While my usual work isn’t that far into it, I’ve had to boot probably a few hundred without screens just in the course of trouble shooting. (this is bulk repair work). Usually I’m booting it without an LCD just to see if the screen or the video cable are causing a short of some kind, when I can’t see anything physical that would make me thing there is a short (burning, frayed cables, etc.)

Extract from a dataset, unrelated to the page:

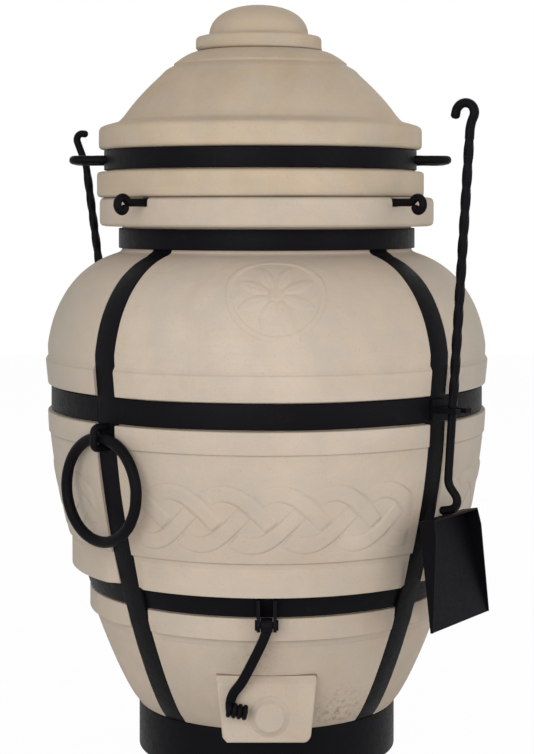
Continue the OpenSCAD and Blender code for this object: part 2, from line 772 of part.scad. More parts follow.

In general if your running an eGPU, your going to connect it directly to the monitor, and don’t fuck with optimus, optimus is for internal gpus, now if you want to connect your laptop gpu you could just plug the hdmi port from your laptop into either another port on your monitor or just get a box that you run the display leads into (kvm maybe, that seems pretty far out there considering the question) and just switch inputs and mirror the display, But all of this assumes that your going to do this through software, if you tecnically can, you could totally fuck around with the laptop display controller, but I think that you should really use an external monitor.

I hear you, but like I said I’m making this a more portable workstation. It’s a project that I’m working on just for the fun of it. I already have a pretty powerful desktop at home so hooking this laptop up to an external display using the eGPU is redundant to me. I said I had no interest in getting Optimus to work as I couldn’t get my GTX 960 to work anyways and I already know of the severe bottleneck it has.